If the contract doctor is actually employed by an out-of-network entity, a bill for the unpaid balance will follow, regardless of the hospital’s network affiliation. This information is also not generally disclosed to a patient.

What can emergency room patients do?



Part of the remedy may ultimately be legislative or regulatory. Advocates have recommended amendments to the regulations surrounding the Affordable Care Act that would limit balance billing practices. Senators Maggie Hassan (D-NH) and Bill Cassidy (R-LA) have introduced bills that would address the issue by requiring more disclosure by medical management companies like Envision. The American College of Emergency Physicians has come up with its own proposal for Congress.

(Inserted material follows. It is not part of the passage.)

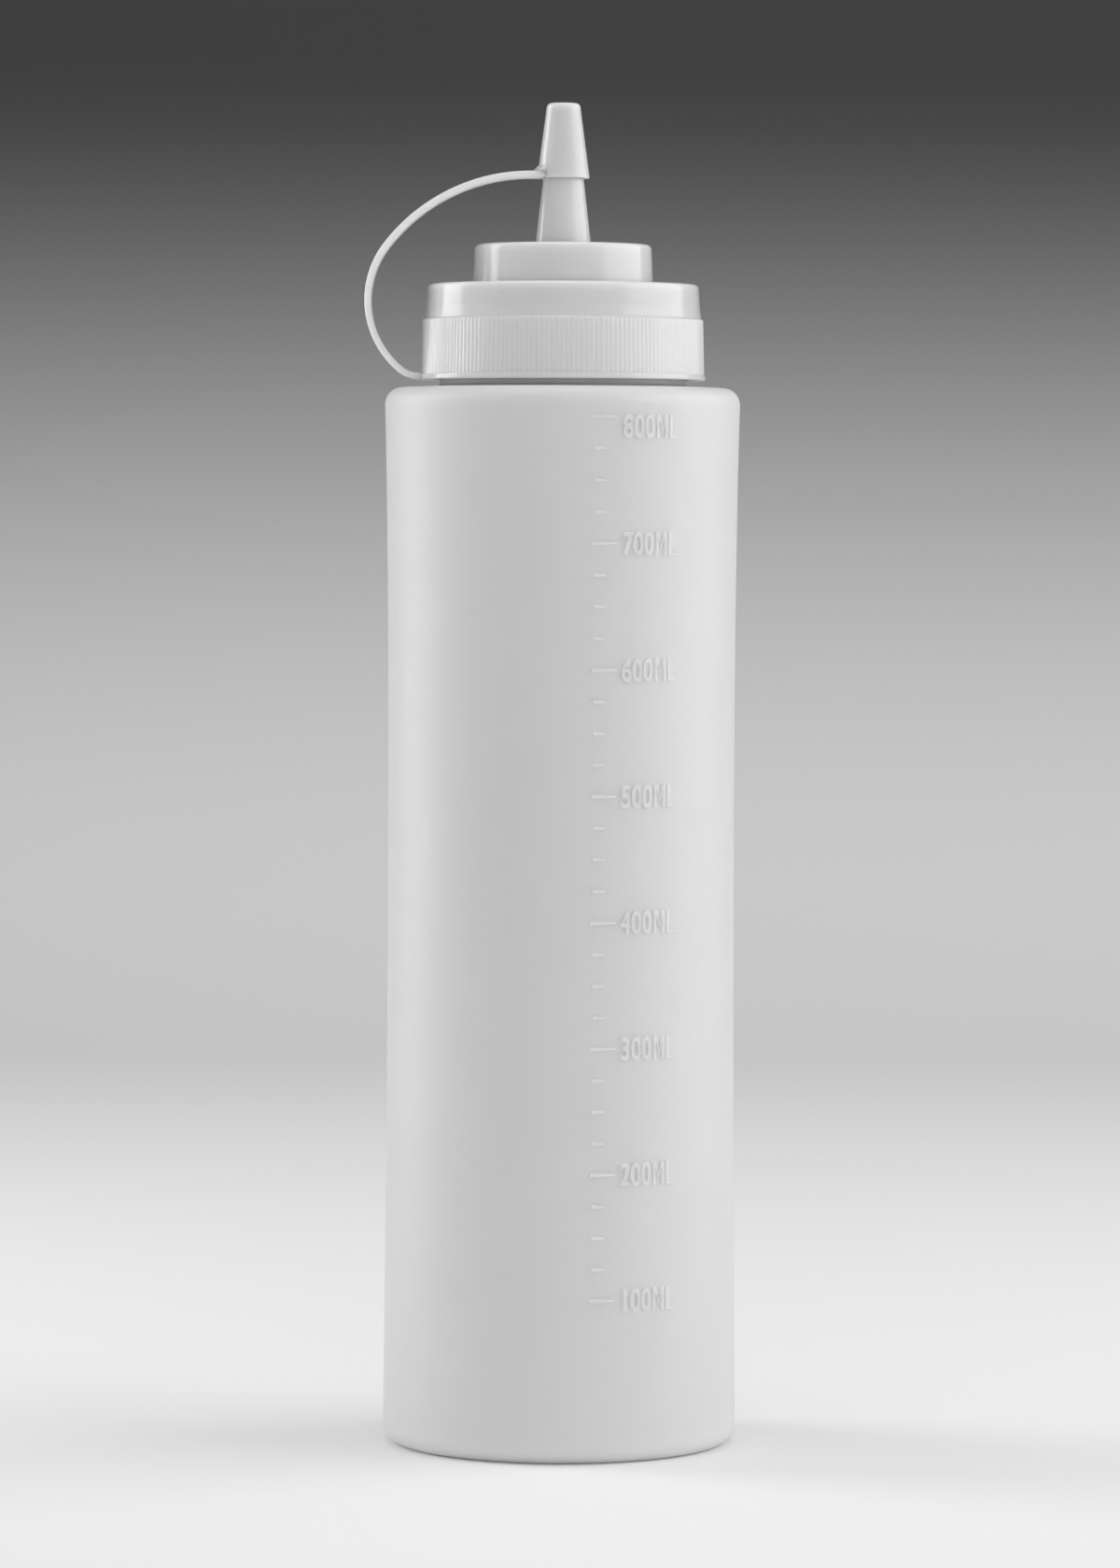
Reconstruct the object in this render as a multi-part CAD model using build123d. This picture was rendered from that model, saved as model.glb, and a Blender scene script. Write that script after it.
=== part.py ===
from build123d import *
from math import cos, radians, sin, tan
import os

# Squeeze bottle for sauce: a waisted blow-moulded bottle, a stepped screw lid with a tapered
# nozzle, and a tip cap that hangs on the lid by a flexible strap.
# Millimetres and degrees. +Z up, origin on the axis in the plane that the bottle stands on.
# The strap leaves the lid towards -X and lies in the XZ plane.

os.makedirs("parts", exist_ok=True)

# Bottle
body_r = 37.0               # at the heel and at the shoulder
waist_r = 36.15
waist_z = 140.0
body_wall = 1.2
heel_round = 4.0
foot_width = 2.0            # flat ring that the bottle stands on
push_up = 3.5               # hollow of the base, at its middle
shoulder_z = 221.0          # where the shoulder meets the neck
shoulder_fall = 0.4         # drop of the shoulder from the neck to its edge
shoulder_round = 3.5
neck_wall = 1.6
neck_height = 18.6
neck_root_round = 0.6
rim_round = 0.4

# Lid
skirt_gap = 1.3             # height of neck left bare below the skirt
land_r = 29.75              # plain ring at the foot of the skirt, the lid's widest
land_height = 1.1
skirt_wall = 2.55           # at the plain ring
thread_room = 1.6           # from the skirt's inside to the bare neck
grip_inset = 0.25           # finely ribbed band, in from the plain ring
grip_draft = 0.25           # narrowing of the band over its height
grip_height = 11.3
ledge_inset = 0.4           # sloping ledge above the band
ledge_height = 0.4
collar_draft = 0.35         # plain collar that narrows to the upper wall
collar_height = 2.4
deck_draft = 0.25           # narrowing of the upper wall, from the collar to the deck
deck_round = 0.8
lid_wall = 1.4
drum_foot_r = 18.75         # small upper step of the lid
drum_head_r = 18.4
drum_height = 8.3
drum_round = 0.9
drum_root_round = 0.5
plug_length = 3.0           # lip that enters the bottle's mouth
plug_wall = 1.2
plug_lead = 0.5
plug_clearance = 0.1

# Seal ring
seal_thickness = 1.2
seal_clearance = 0.15       # round the lid's plug
seal_play = 0.3             # inside the skirt

# Nozzle
nozzle_foot_r = 5.8
nozzle_taper = 6.5          # half angle, below the tip cap
nozzle_free_height = 13.8   # from the drum's top to the tip cap's rim
nozzle_root_round = 0.8
spout_height = 7.0          # part of the nozzle inside the tip cap
spout_taper = 14.0          # half angle there, so that the tip cap can swing off
spout_round = 0.4
nozzle_wall = 1.15
spout_wall = 0.8
outlet_r = 1.5
outlet_length = 1.6

# Tip cap
cap_fit = 0.04              # radial clearance between the rim and the nozzle
cap_wall = 1.2
cap_height = 15.6
cap_taper = 7.5             # half angle, outside
cap_bore_taper = 6.5        # half angle, inside
cap_roof = 1.4
cap_crown_round = 1.1
cap_ceiling_round = 0.5
cap_web = 1.2               # web between the strap and the cap's wall

# Strap
strap_width = 8.0
strap_thickness = 1.4
strap_root_round = 6.5      # centreline radius beside the skirt
strap_root_turn = 40.0
strap_side_turn = 87.5      # turn of the long outer bow
strap_lead = 1.3            # straight run that enters the tip cap
strap_root_stub = 1.6       # length that stays with the lid
strap_cap_stub = 1.6        # curved length that stays with the tip cap
strap_tip_length = 17.7     # from the fold line to the end in the tip cap

# Worked out
rim_z = shoulder_z + neck_height
skirt_in_r = land_r - skirt_wall
neck_r = skirt_in_r - thread_room
mouth_r = neck_r - neck_wall
skirt_z = shoulder_z + skirt_gap
land_top_z = skirt_z + land_height
grip_top_z = land_top_z + grip_height
collar_z = grip_top_z + ledge_height
collar_top_z = collar_z + collar_height
grip_foot_r = land_r - grip_inset
grip_head_r = grip_foot_r - grip_draft
collar_foot_r = grip_head_r - ledge_inset
collar_head_r = collar_foot_r - collar_draft
deck_r = collar_head_r - deck_draft
roof_z = rim_z + seal_thickness         # underside of the lid's deck
deck_z = roof_z + lid_wall
drum_z = deck_z + drum_height
cap_rim_z = drum_z + nozzle_free_height
spout_z = cap_rim_z + spout_height
nozzle_cap_r = nozzle_foot_r - nozzle_free_height * tan(radians(nozzle_taper))
spout_r = nozzle_cap_r - spout_height * tan(radians(spout_taper))
plug_r = mouth_r - plug_clearance
cap_bore_r = nozzle_cap_r + cap_fit
cap_rim_r = cap_bore_r + cap_wall
strap_root = (-land_r, skirt_z + strap_thickness / 2)


def rounded(face, corners):
    """Fillet the corners of an XZ face, given as (radius, height, fillet)."""
    for r, z, size in corners:
        face = fillet(face.vertices().sort_by_distance((r, 0, z))[0], size)
    return face


def revolved(points, corners=()):
    """Turn a closed outline of (radius, height) points about the Z axis."""
    face = Plane.XZ * make_face(Polyline(*points, close=True))
    return revolve(rounded(face, corners), Axis.Z)


def vessel(inset, opening_r, top_z):
    """The bottle's form moved inwards by inset, with a plain neck up to top_z."""
    side_r = body_r - inset
    foot_r = body_r - heel_round - foot_width
    edge_z = shoulder_z - shoulder_fall - inset
    root_z = shoulder_z - inset
    apex = (0, push_up + inset)
    waist = (waist_r - inset, waist_z)
    outline = Curve() + [
        TangentArc(apex, (foot_r, inset), tangent=(1, 0)),
        Line((foot_r, inset), (side_r, inset)),
        TangentArc(waist, (side_r, inset), tangent=(0, -1)),
        TangentArc(waist, (side_r, edge_z), tangent=(0, 1)),
        Polyline((side_r, edge_z), (opening_r, root_z), (opening_r, top_z), (0, top_z), apex),
    ]
    corners = [
        (side_r, inset, heel_round - inset),
        (side_r, edge_z, shoulder_round - inset),
        (opening_r, root_z, neck_root_round),
    ]
    return revolve(rounded(Plane.XZ * make_face(outline), corners), Axis.Z)


def bottle():
    """Waisted bottle with a hollow base and an open neck."""
    shell = vessel(0, neck_r, rim_z) - vessel(body_wall, mouth_r, rim_z + 1)
    rim = shell.edges().filter_by(GeomType.CIRCLE).group_by(Axis.Z)[-1]
    return fillet(rim, rim_round)


def lid():
    """Stepped screw lid with its nozzle, its sealing plug and the strap's first stub."""
    inner_drum_r = drum_head_r - lid_wall
    drum_roof_z = drum_z - lid_wall
    throat_r = spout_r - spout_wall
    lip_z = roof_z - plug_length
    outline = [
        (skirt_in_r, skirt_z), (land_r, skirt_z), (land_r, land_top_z),
        (grip_foot_r, land_top_z), (grip_head_r, grip_top_z),
        (collar_foot_r, collar_z), (collar_head_r, collar_top_z), (deck_r, deck_z),
        (drum_foot_r, deck_z), (drum_head_r, drum_z),
        (nozzle_foot_r, drum_z), (nozzle_cap_r, cap_rim_z), (spout_r, spout_z),
        (outlet_r, spout_z), (outlet_r, spout_z - outlet_length), (throat_r, spout_z - outlet_length),
        (nozzle_cap_r - nozzle_wall, cap_rim_z), (nozzle_foot_r - nozzle_wall, drum_roof_z),
        (inner_drum_r, drum_roof_z), (inner_drum_r, roof_z),
        (plug_r - plug_wall, roof_z), (plug_r - plug_wall, lip_z),
        (plug_r - plug_lead, lip_z), (plug_r, lip_z + 2 * plug_lead),
        (plug_r, roof_z), (skirt_in_r, roof_z),
    ]
    corners = [
        (deck_r, deck_z, deck_round),
        (drum_foot_r, deck_z, drum_root_round),
        (drum_head_r, drum_z, drum_round),
        (nozzle_foot_r, drum_z, nozzle_root_round),
        (spout_r, spout_z, spout_round),
        (inner_drum_r, drum_roof_z, drum_root_round),
    ]
    root_x, root_z = strap_root
    tongue = Pos(root_x / 2, 0, root_z) * Box(-root_x, strap_width, strap_thickness)
    tongue -= Pos(0, 0, root_z) * Cylinder(skirt_in_r, 2 * strap_thickness)
    return revolved(outline, corners) + tongue + strap_piece(0, strap_root_stub)


def seal_ring():
    """Flat ring pressed between the bottle's rim and the lid."""
    inner_r = plug_r + seal_clearance
    outer_r = skirt_in_r - seal_play
    return revolved([(inner_r, rim_z), (outer_r, rim_z), (outer_r, roof_z), (inner_r, roof_z)])


def tip_cap():
    """Tapered cap over the nozzle, with the strap's last stub webbed to its wall."""
    top_z = cap_rim_z + cap_height
    ceiling_z = top_z - cap_roof
    crown_r = cap_rim_r - cap_height * tan(radians(cap_taper))
    ceiling_r = cap_bore_r - (cap_height - cap_roof) * tan(radians(cap_bore_taper))
    shell = revolved(
        [(0, cap_rim_z), (cap_rim_r, cap_rim_z), (crown_r, top_z), (0, top_z)],
        [(crown_r, top_z, cap_crown_round)],
    )
    bore = revolved(
        [(0, cap_rim_z), (cap_bore_r, cap_rim_z), (ceiling_r, ceiling_z), (0, ceiling_z)],
        [(ceiling_r, ceiling_z, cap_ceiling_round)],
    )
    tab_z = cap_rim_z + strap_thickness
    tab_wall_r = cap_rim_r - strap_thickness * tan(radians(cap_taper))
    web_wall_r = tab_wall_r - cap_web * tan(radians(cap_taper))
    web_top_z = tab_z + cap_web
    web = revolved([
        (0, tab_z), (tab_wall_r + cap_web, tab_z), (web_wall_r, web_top_z), (0, web_top_z),
    ])
    reach = cap_rim_r + strap_lead
    band = Pos(-reach / 2, 0, cap_rim_z) * Box(reach, strap_width, 2 * cap_height)
    tab = Pos(-reach / 2, 0, tab_z - strap_thickness / 2) * Box(reach, strap_width, strap_thickness)
    length = strap_curve().length
    return shell + tab + (web & band) - bore + strap_piece(length - strap_cap_stub, length)


def strap_curve():
    """Centreline of the closed strap, from the lid's skirt over to the tip cap's rim.

    It leaves the skirt level, turns up beside it, bows round, and enters the rim level. The last
    two radii follow from the rise and the reach that are left.
    """
    root_x, root_z = strap_root
    side_heading = radians(180 - strap_root_turn)
    top_heading = radians(180 - strap_root_turn - strap_side_turn)
    rise = cap_rim_z + strap_thickness / 2 - root_z - strap_root_round * (1 + cos(side_heading))
    reach = strap_root_round * sin(side_heading) - root_x - cap_rim_r - strap_lead
    side_rise = cos(top_heading) - cos(side_heading)
    side_reach = sin(side_heading) - sin(top_heading)
    top_rise = 1 - cos(top_heading)
    top_reach = sin(top_heading)
    spread = side_rise * top_reach - top_rise * side_reach
    side_round = (rise * top_reach - top_rise * reach) / spread
    top_round = (side_rise * reach - side_reach * rise) / spread
    with BuildLine(Plane.XZ) as line:
        root = JernArc(strap_root, (-1, 0), strap_root_round, -strap_root_turn)
        side = JernArc(root @ 1, root % 1, side_round, -strap_side_turn)
        JernArc(side @ 1, side % 1, top_round, strap_root_turn + strap_side_turn - 180)
    return line.wire()


def strap_piece(start, end):
    """The strap between two distances along its centreline."""
    line = strap_curve()
    span = line.trim(start / line.length, end / line.length)
    section = Plane(span @ 0, (0, 1, 0), span % 0) * Rectangle(strap_width, strap_thickness)
    return sweep(section, span)


strap_length = strap_curve().length
fold_at = strap_length - strap_tip_length

parts = {
    "bottle": bottle(),
    "lid": lid(),
    "seal_ring": seal_ring(),
    "strap_lower": strap_piece(strap_root_stub, fold_at),
    "strap_upper": strap_piece(fold_at, strap_length - strap_cap_stub),
    "tip_cap": tip_cap(),
}
for name, shape in parts.items():
    export_step(shape, f"parts/{name}.step")
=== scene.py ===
import bpy
from math import atan2, cos, degrees, pi, radians, sin, sqrt, tan
from mathutils import Matrix, Vector


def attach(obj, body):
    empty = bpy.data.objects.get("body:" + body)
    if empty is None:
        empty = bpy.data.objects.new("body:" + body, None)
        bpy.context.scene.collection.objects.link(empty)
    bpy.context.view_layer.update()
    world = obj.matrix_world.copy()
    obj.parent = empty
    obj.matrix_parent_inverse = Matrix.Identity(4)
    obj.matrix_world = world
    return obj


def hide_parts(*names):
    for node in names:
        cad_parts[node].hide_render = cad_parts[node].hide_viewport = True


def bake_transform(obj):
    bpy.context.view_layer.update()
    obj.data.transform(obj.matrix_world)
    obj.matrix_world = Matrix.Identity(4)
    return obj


# Squeeze bottle for sauce: the milky bottle with its raised scale, the ribbed screw lid with
# its nozzle and seal, and the tip cap on its strap.
# Sizes are in millimetres and degrees, and go into Blender through mm.

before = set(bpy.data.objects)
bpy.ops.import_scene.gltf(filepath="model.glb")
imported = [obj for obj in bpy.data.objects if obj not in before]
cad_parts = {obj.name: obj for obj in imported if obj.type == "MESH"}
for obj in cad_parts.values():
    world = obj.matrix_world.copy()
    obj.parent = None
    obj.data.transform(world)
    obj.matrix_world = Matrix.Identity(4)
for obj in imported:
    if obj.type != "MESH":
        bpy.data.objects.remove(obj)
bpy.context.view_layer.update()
bpy.context.scene.view_settings.view_transform = "Standard"

mm = 0.001
same_point = 0.002          # points nearer than this are merged
smooth_angle = 32.0         # faces that meet flatter than this are shaded as one

# Bottle
body_r = 37.0
waist_r = 36.15
waist_z = 140.0
body_wall = 1.2
heel_round = 4.0
foot_width = 2.0
push_up = 3.5
shoulder_z = 221.0
shoulder_fall = 0.4
shoulder_round = 3.5
neck_r = 25.6
neck_wall = 1.6
rim_z = 239.6
seam_length = 46.0          # weld left by the mould across the base
seam_width = 0.7
seam_height = 0.35
seam_round = 0.2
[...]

In various ways, the legislative solutions try to tackle both the problem of exorbitant charges and the issue of transparency in billing.

Part of the remedy may involve changes to state laws that provide additional alternate dispute resolution mechanisms for medical bill conflicts. Texas patients, for example, may request mediation from the Texas Department of Insurance, although a massive backlog of cases is a new source of frustration.

Part of the remedy may involve class action lawsuits, like the lawsuit brought a year ago against Envision. The Florida law in question prohibited balance billing emergency room patients, whose circumstances limited their ability to choose in-network treatment.

California law also prohibits balance billing in certain emergency circumstances. Recent changes to New Jersey law may similarly strengthen the litigation position of patients in that state. Connecticut, Illinois, Maryland and New York also have relatively comprehensive patient protection statutes in place that may make these kinds of lawsuits fruitful for patients.

In the meantime, however, patients may still be subject to “billing shock” on top of injury, especially for emergency room care. There seems to be a growing consensus that the problem is ripe for a solution.